Although ggplot2 can be fully customized, it reaches a point of diminishing returns. I tend to use ggplot2 and base graphics for what they excel at: ggplot2 for rapid data exploration and base graphics for polished and fully-customized plots for publication.
The following figure shows figure creation time vs. data dimensions and customization level for base graphics (blue) and ggplot2 (red). Left panel: It's remarkably easy to plot high-dimensional data in ggplot2 with, for example, colours, sizes, shapes, and panels. Right panel: ggplot2 excels at rapid visual exploration of data, but has some limitations in how it can be customized. Base graphics are fully customizable but can take longer to set up. I try and exploit the grey shaded areas: I use ggplot2 for data exploration and once I've decided on a small number of key plots, I'll use base graphics to make fully-customized plots if needed. Some people get really good at customizing ggplot and stick with it for all their plots, but since you've already learned the ways of base graphics in FISH554 I think you'll benefit from the strategy in this figure:
Good graphical displays of data require rapid iteration and lots of exploration. If it takes you hours to code a plot in base graphics, you're unlikely to throw it out and explore other ways of visualizing the data, and you're unlikely to explore all the dimensions of the data.

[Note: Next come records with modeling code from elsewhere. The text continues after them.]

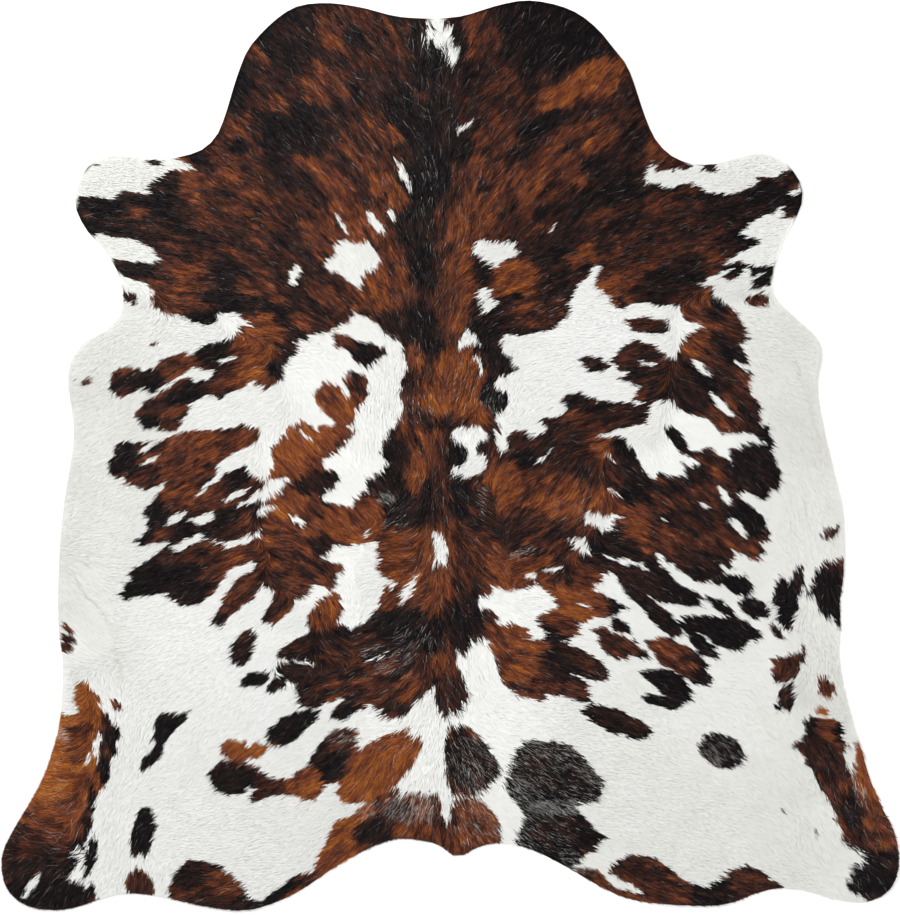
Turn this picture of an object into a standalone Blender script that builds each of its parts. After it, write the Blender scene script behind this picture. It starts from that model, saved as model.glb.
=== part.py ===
"""Cowhide rug: one whole tanned hide with its hair on, lying flat, hair side up.

Metres, +Z up. +Y points to the neck and +X to the right of the hide as seen from above.
The origin is on the floor, under the middle of the hide's outline.
"""

import math
from collections import namedtuple

import bmesh
import bpy
import numpy as np
from mathutils.geometry import delaunay_2d_cdt

# Driving dimensions, in metres.
HIDE_WIDTH = 2.115  # across the two hind shanks
HIDE_LENGTH = 2.146  # from the top of the neck to the lowest point of the rump
SKIN = 0.0020  # thickness of the tanned leather
PILE = 0.0032  # height of the short coat lying on the leather
CUT_EDGE = 0.0024  # height of the cut edge, leather with the last flattened hair

# Distances in from the cut edge at which the coat has reached a part of its height.
RIM_SHAPE = {0.0: 0.0, 0.007: 0.6, 0.020: 1.0}

# Spacing of the mesh, in metres.
EDGE_STEP = 0.028
FIELD_STEP = 0.052
SPINE_STEP = 0.030
SPINE_ACROSS = -0.05  # the spine runs a little left of the middle
SPINE_HALF_WIDTH = 0.06

# The outline, anticlockwise from the nape, as (across, along) in cm from the middle of the hide.
OUTLINE = {
    "neck, left": [
        (-11.6, 103.4),
        (-21.7, 105.8),
        (-30.5, 106.7),
        (-37.9, 105.1),
        (-46.9, 96.8),
        (-50.0, 90.2),
        (-54.6, 76.4),
        (-58.3, 72.3),
        (-63.5, 70.5),
    ],
    "fore leg, left": [
        (-69.9, 69.7),
        (-79.4, 70.9),
        (-83.6, 69.5),
        (-86.8, 66.4),
        (-88.4, 62.0),
        (-88.2, 57.9),
        (-85.7, 53.0),
    ],
    "flank, left": [
        (-81.4, 47.9),
        (-78.4, 43.1),
        (-77.1, 37.8),
        (-77.8, 32.9),
        (-81.2, 29.5),
        (-86.1, 26.8),
        (-89.2, 22.6),
        (-90.0, 17.2),
        (-88.7, 5.0),
        (-91.1, -11.6),
        (-92.0, -22.0),
        (-92.4, -40.5),
        (-91.4, -48.5),
    ],
    "hind shank, left": [
        (-92.2, -63.3),
        (-96.2, -76.4),
        (-105.2, -92.4),
        (-105.8, -97.5),
        (-104.4, -102.3),
        (-100.5, -105.8),
        (-95.0, -107.1),
        (-89.0, -106.7),
    ],
    "rump, left": [
        (-79.0, -103.5),
        (-71.5, -103.5),
        (-50.0, -107.2),
        (-38.2, -104.1),
        (-25.3, -95.9),
        (-13.5, -90.5),
        (-3.8, -91.3),
    ],
    "tail root": [
        (-1.2, -92.7),
        (0.3, -94.1),
        (1.6, -94.6),
        (3.2, -94.2),
        (5.7, -92.7),
    ],
    "rump, right": [
        (9.0, -91.6),
        (13.5, -91.4),
        (18.5, -92.6),
        (24.5, -95.4),
        (38.0, -102.9),
        (45.5, -105.2),
        (60.5, -106.1),
        (66.5, -105.4),
        (72.0, -103.3),
        (77.5, -102.0),
    ],
    "hind shank, right": [
        (82.7, -102.3),
        (89.0, -104.0),
        (96.4, -105.3),
        (100.8, -104.5),
        (104.0, -102.0),
        (105.6, -98.2),
        (105.8, -93.5),
        (104.6, -88.2),
        (101.9, -82.9),
        (99.2, -76.6),
        (97.3, -70.3),
        (95.3, -64.4),
        (92.3, -51.5),
    ],
    "flank, right": [
        (91.7, -45.5),
        (92.1, -40.0),
        (91.9, -34.8),
        (92.8, -28.0),
        (92.2, -12.5),
        (90.5, -4.4),
        (86.4, 16.5),
        (87.4, 24.8),
        (85.6, 28.5),
        (77.6, 36.0),
        (76.1, 40.2),
    ],
    "fore leg, right": [
        (78.6, 50.4),
        (81.6, 55.9),
        (83.1, 60.0),
        (82.8, 63.7),
        (80.6, 67.4),
        (77.2, 70.3),
        (72.7, 71.2),
        (62.5, 68.8),
        (57.5, 68.7),
    ],
    "neck, right": [
        (52.5, 70.5),
        (48.7, 74.2),
        (46.3, 79.2),
        (41.9, 91.5),
        (38.5, 96.0),
        (34.8, 100.5),
        (30.0, 104.3),
        (24.5, 106.4),
        (17.9, 107.3),
        (11.5, 106.2),
        (1.5, 103.4),
    ],
}

# A soft swelling: its middle, half length and half width in cm, the heading of its length
# in degrees from +X, and its rise in mm.
Swell = namedtuple("Swell", "across along heading half_length half_width rise")

# Where the leather lifts off the floor in a soft fold or along its edge.
FOLDS = {
    "belly fold, left": Swell(-85, -40, -60, 24, 6, 6.0),
    "second belly fold, left": Swell(-78, -55, -64, 20, 6, 3.5),
    "flank edge, left": Swell(-92, 15, 88, 22, 10, 6.0),
    "flank edge, low left": Swell(-94, -22, 87, 18, 9, 4.0),
    "fore leg edge, left": Swell(-90, 61, 75, 16, 9, 5.0),
    "hock edge, left": Swell(-99, -77, 64, 18, 9, 4.5),
    "hoof end, left": Swell(-104, -103, 125, 14, 9, 5.0),
    "neck edge, left": Swell(-48, 100, 55, 20, 9, 4.5),
    "neck edge, right": Swell(41, 97, -55, 20, 9, 4.0),
    "fore leg edge, right": Swell(83, 66, -60, 15, 9, 5.0),
    "flank edge, right": Swell(89, 25, 88, 13, 9, 6.0),
    "flank crease, right": Swell(82, 16, 20, 9, 4, 3.0),
    "belly edge, right": Swell(94, -18, 93, 24, 9, 5.0),
    "hock edge, right": Swell(100, -72, -66, 18, 9, 4.5),
    "hoof end, right": Swell(106, -97, -80, 13, 9, 5.0),
    "rump edge, left": Swell(-54, -109, 0, 24, 8, 3.5),
    "rump edge, right": Swell(57, -108, 0, 22, 8, 3.5),
    "shoulder hump": Swell(-1, 64, 0, 15, 13, 4.0),
}

# Where the coat lies thicker than PILE, or thinner.
COAT = {
    "spine": Swell(-5, 5, 92, 105, 11, 1.8),
    "nape": Swell(-2, 90, 90, 17, 12, 1.6),
    "nape parting": Swell(-6, 88, 90, 15, 4, -2.0),
    "tail root": Swell(2, -84, 90, 16, 14, 1.8),
    "rump, left": Swell(-18, -84, 30, 20, 12, 1.2),
    "rump, right": Swell(25, -82, 90, 18, 13, 1.2),
    "shank, left": Swell(-94, -82, 66, 34, 15, 1.6),
    "shank, right": Swell(98, -82, -64, 34, 14, 1.6),
    "belly, left": Swell(-84, -18, 90, 50, 12, -0.8),
    "belly, right": Swell(84, 4, 96, 46, 11, -0.8),
}

CM = 0.01
MM = 0.001


def clear_scene():
    for thing in list(bpy.data.objects):
        bpy.data.objects.remove(thing, do_unlink=True)


def resample(points, step):
    """Evenly spaced points along a closed polyline."""
    looped = np.vstack([points, points[:1]])
    along = np.concatenate([[0.0], np.cumsum(np.linalg.norm(np.diff(looped, axis=0), axis=1))])
    count = round(along[-1] / step)
    wanted = np.linspace(0.0, along[-1], count, endpoint=False)
    return np.column_stack([np.interp(wanted, along, looped[:, axis]) for axis in (0, 1)])


def smooth_closed(anchors, per_span=12):
    """A closed cubic curve through the anchors, its tangents set by each anchor's neighbours."""
    before, after = np.roll(anchors, 1, axis=0), np.roll(anchors, -1, axis=0)
    gap = np.linalg.norm(after - anchors, axis=1)
    tangent = (after - before) / (gap + np.roll(gap, 1))[:, None]
    t = np.linspace(0.0, 1.0, per_span, endpoint=False)[None, :, None]
    start, end = anchors[:, None], after[:, None]
    leave = (tangent * gap[:, None])[:, None]
    arrive = (np.roll(tangent, -1, axis=0) * gap[:, None])[:, None]
    curve = (
        (2 * t**3 - 3 * t**2 + 1) * start
        + (t**3 - 2 * t**2 + t) * leave
        + (3 * t**2 - 2 * t**3) * end
        + (t**3 - t**2) * arrive
    )
    return curve.reshape(-1, 2)


def hide_outline():
    """The cut edge as a closed polyline, centred and scaled to the driving width and length."""
    anchors = CM * np.array([point for stretch in OUTLINE.values() for point in stretch])
    edge = resample(smooth_closed(anchors), EDGE_STEP)
    low, high = edge.min(axis=0), edge.max(axis=0)
    return (edge - (low + high) / 2) * np.array([HIDE_WIDTH, HIDE_LENGTH]) / (high - low)


def distance_to(edge, points):
    """Each point's distance to the nearest place on the closed polyline."""
    start = edge[None]
    run = (np.roll(edge, -1, axis=0) - edge)[None]
    away = points[:, None] - start
    share = np.clip((away * run).sum(axis=2) / (run**2).sum(axis=2), 0.0, 1.0)
    return np.linalg.norm(away - share[..., None] * run, axis=2).min(axis=1)


def inside(edge, points):
    """Which points lie within the closed polyline, by counting crossings to their right."""
    x, y = points[:, :1], points[:, 1:]
    x0, y0 = edge.T
    x1, y1 = np.roll(edge, -1, axis=0).T
    spans = (y0 > y) != (y1 > y)
    rise = np.where(y1 == y0, 1.0, y1 - y0)
    crossing = x0 + (y - y0) * (x1 - x0) / rise
    return (spans & (crossing > x)).sum(axis=1) % 2 == 1


def inner_ring(edge, depth):
    """The outline moved inwards by a depth."""
    run = np.roll(edge, -1, axis=0) - np.roll(edge, 1, axis=0)
    inwards = np.column_stack([-run[:, 1], run[:, 0]]) / np.linalg.norm(run, axis=1)[:, None]
    ring = edge + depth * inwards
    return ring[distance_to(edge, ring) > 0.97 * depth]


def staggered(step):
    """A field of points in staggered rows, wide enough for the whole hide."""
    row_step = step * math.sqrt(3) / 2
    columns = np.arange(-HIDE_WIDTH / 2, HIDE_WIDTH / 2, step)
    rows = np.arange(-HIDE_LENGTH / 2, HIDE_LENGTH / 2, row_step)
    field = [(x + step / 2 * (row % 2), y) for row, y in enumerate(rows) for x in columns]
    return np.array(field)


def field_points(edge):
    """Points over the hide, closer together along the spine and clear of the rim's rings."""
    coarse, fine = staggered(FIELD_STEP), staggered(SPINE_STEP)
    from_spine = np.abs(coarse[:, 0] - SPINE_ACROSS)
    coarse = coarse[from_spine > SPINE_HALF_WIDTH + SPINE_STEP / 2]
    fine = fine[np.abs(fine[:, 0] - SPINE_ACROSS) <= SPINE_HALF_WIDTH]
    field = np.vstack([coarse, fine])
    field = field[inside(edge, field)]
    return field[distance_to(edge, field) > max(RIM_SHAPE) + EDGE_STEP / 2]


def swelling(table, points):
    """The summed rise of a table's swells at each point, in metres. Each ends within its sides."""
    total = np.zeros(len(points))
    for swell in table.values():
        heading = math.radians(swell.heading)
        away = points - CM * np.array([swell.across, swell.along])
        lengthwise = away @ np.array([math.cos(heading), math.sin(heading)])
        sideways = away @ np.array([-math.sin(heading), math.cos(heading)])
        reach = (lengthwise / (CM * swell.half_length)) ** 2 + (sideways / (CM * swell.half_width)) ** 2
        total += MM * swell.rise * np.clip(1.0 - reach, 0.0, None) ** 2
    return total


def thickness(edge, points):
    """Leather and coat together, drawn down to the cut edge at the rim."""
    full = SKIN + PILE + swelling(COAT, points)
    share = np.interp(distance_to(edge, points), list(RIM_SHAPE), list(RIM_SHAPE.values()))
    return CUT_EDGE + share * (full - CUT_EDGE)


def hide_material():
    material = bpy.data.materials.new("hair on leather")
    material.use_nodes = True
    shader = material.node_tree.nodes["Principled BSDF"]
    shader.inputs["Base Color"].default_value = (0.30, 0.16, 0.10, 1.0)
    shader.inputs["Roughness"].default_value = 0.6
    shader.inputs["Metallic"].default_value = 0.0
    return material


def make_hide():
    """Triangles over the outline, once on the floor side and once on the coat side, joined by the cut edge."""
    edge = hide_outline()
    rings = [inner_ring(edge, depth) for depth in RIM_SHAPE if depth > 0.0]
    points = np.vstack([edge, *rings, field_points(edge)])
    rim = list(range(len(edge)))
    flat, _, triangles, *_ = delaunay_2d_cdt([tuple(p) for p in points], [], [rim], 1, 1e-6)
    flat = np.array([tuple(p) for p in flat])
    floor_side = swelling(FOLDS, flat)
    coat_side = floor_side + thickness(edge, flat)

    hide = bmesh.new()
    under = [hide.verts.new((x, y, z)) for (x, y), z in zip(flat, floor_side)]
    over = [hide.verts.new((x, y, z)) for (x, y), z in zip(flat, coat_side)]
    for triangle in triangles:
        hide.faces.new([under[i] for i in reversed(triangle)])
        hide.faces.new([over[i] for i in triangle])
    hide.verts.ensure_lookup_table()
    open_edges = [side for side in hide.edges if side.is_boundary]
    bmesh.ops.bridge_loops(hide, edges=open_edges)
    bmesh.ops.triangulate(hide, faces=hide.faces)
    bmesh.ops.recalc_face_normals(hide, faces=hide.faces)

    mesh = bpy.data.meshes.new("hide")
    hide.to_mesh(mesh)
    hide.free()
    mesh.shade_smooth()
    mesh.set_sharp_from_angle(angle=math.radians(50))
    mesh.materials.append(hide_material())
    rug = bpy.data.objects.new("hide", mesh)
    bpy.context.scene.collection.objects.link(rug)
    return rug


clear_scene()
make_hide()
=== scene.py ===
# %% [markdown]
# # A cowhide rug
# One whole tanned hide with its hair on, lying flat on the floor. Two things make it look real: the leather
# sheet with its soft folds, and the coat, which is hundreds of thousands of short hairs that all lie the way
# they grew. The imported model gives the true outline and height, and everything here is fitted to it.

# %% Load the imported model
import math
from collections import namedtuple

import bmesh
import bpy
import numpy as np
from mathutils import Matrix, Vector
from mathutils.bvhtree import BVHTree
from mathutils.geometry import delaunay_2d_cdt


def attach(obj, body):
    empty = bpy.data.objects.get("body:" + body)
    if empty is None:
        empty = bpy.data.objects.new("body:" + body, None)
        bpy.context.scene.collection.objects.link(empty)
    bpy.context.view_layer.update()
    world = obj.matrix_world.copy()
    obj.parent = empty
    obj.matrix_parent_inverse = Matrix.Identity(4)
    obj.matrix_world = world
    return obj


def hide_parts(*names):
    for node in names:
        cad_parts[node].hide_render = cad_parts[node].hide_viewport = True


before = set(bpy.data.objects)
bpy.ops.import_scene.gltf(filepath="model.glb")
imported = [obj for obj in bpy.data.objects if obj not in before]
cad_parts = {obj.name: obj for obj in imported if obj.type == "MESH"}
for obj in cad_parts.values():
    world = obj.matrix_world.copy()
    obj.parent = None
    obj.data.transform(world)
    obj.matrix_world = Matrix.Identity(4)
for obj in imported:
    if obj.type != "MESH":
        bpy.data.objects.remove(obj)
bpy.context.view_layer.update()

CM = 0.01
MM = 0.001
bpy.ops.object.select_all(action="DESELECT")

# %% [markdown]
# ## Camera
# The photo looks straight down. A long lens from high above keeps both ends of the hide at one scale, and its
# height follows from how much floor one pixel covers.

# %% Camera
PHOTO_HEIGHT = 915  # pixels
PIXEL = 2.36 * MM  # floor covered by one pixel of the photo
VIEW_CENTRE = Vector((-0.5 * MM, -5.2 * MM, 0))  # what lies under the middle of the picture
LENS = 85  # mm, on a sensor 36 mm wide

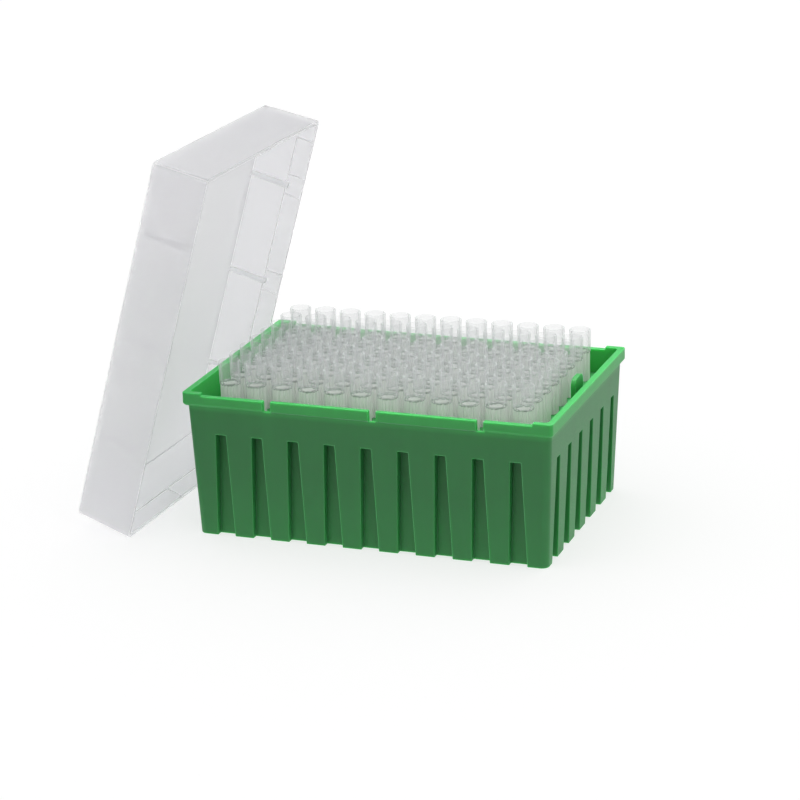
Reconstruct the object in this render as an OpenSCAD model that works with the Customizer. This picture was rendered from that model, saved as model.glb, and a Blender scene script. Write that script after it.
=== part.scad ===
// Box of pipette tips: a green moulded base, a perforated plate that stands in it,
// a grid of clear tips that hang in the plate, and a frosted lid that leans on the
// base's left end. Millimetres. The origin is the centre of the base's underside,
// +X runs along the long sides, -Y is the front and +Z is up.

/* [Tip grid] */
// Tip columns along the length
columns = 12; // [11:1:14]
// Tips in one column, across the width
rows = 8; // [6:1:10]
// Distance between neighbouring tips
tip_pitch = 9; // [8.8:0.1:12]

/* [Tip] */
// Whole length of a tip
tip_l = 51; // [44:0.5:70]
// Diameter of the socket that takes a pipette's nose
socket_d = 6.1; // [5.9:0.05:7.4]
// Wall round the socket at the mouth
mouth_wall = 0.53; // [0.4:0.01:0.7]
// Wall round the socket at the foot of the collar
collar_wall = 0.42; // [0.35:0.01:0.5]
// Length of the smooth collar that holds the socket
collar_l = 7.3; // [6:0.1:10]
// Height of the slope inside the collar, under the socket
socket_slope = 1.3; // [1:0.1:2]
// Length of the ribs under the collar
tip_rib_l = 10; // [6:0.5:14]
// How far each rib rests on the plate beside its hole
rib_seat = 0.4; // [0.25:0.05:0.5]
// Thickness of one rib
tip_rib_t = 0.45; // [0.3:0.05:0.6]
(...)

Let's look at some illustrative ggplot2 code:
library("ggplot2")
theme_set(theme_bw()) # use the black and white theme throughout
# fake data:
d <- data.frame(x = c(1:8, 1:8), y = runif(16),
group1 = rep(gl(2, 4, labels = c("a", "b")), 2),
group2 = gl(2, 8))
head(d)
## x y group1 group2
## 1 1 0.8683116 a 1
## 2 2 0.1934542 a 1
## 3 3 0.1131743 a 1
## 4 4 0.9260514 a 1
## 5 5 0.9476787 b 1
## 6 6 0.2949107 b 1
ggplot(data = d) + geom_point(aes(x, y, colour = group1)) +
facet_grid(~group2)
The basic format in this example is:
ggplot()
: start an object and specify the data
geom_point()
: we want a scatter plot; this is called a “geom”
aes()
: specifies the “aesthetic” elements; a legend is automatically created
facet_grid()
: specifies the “faceting” or panel layout
There are also statistics, scales, and annotation options, among others. At a minimum, you must specify the data, some aesthetics, and a geom. I will elaborate on these below. Yes, ggplot2 combines elements with +
symbols! This may seem non-standard, although it has the advantage of allowing ggplot2 plots to be proper R objects, which can modified, inspected, and re-used (I provide some examples at the end).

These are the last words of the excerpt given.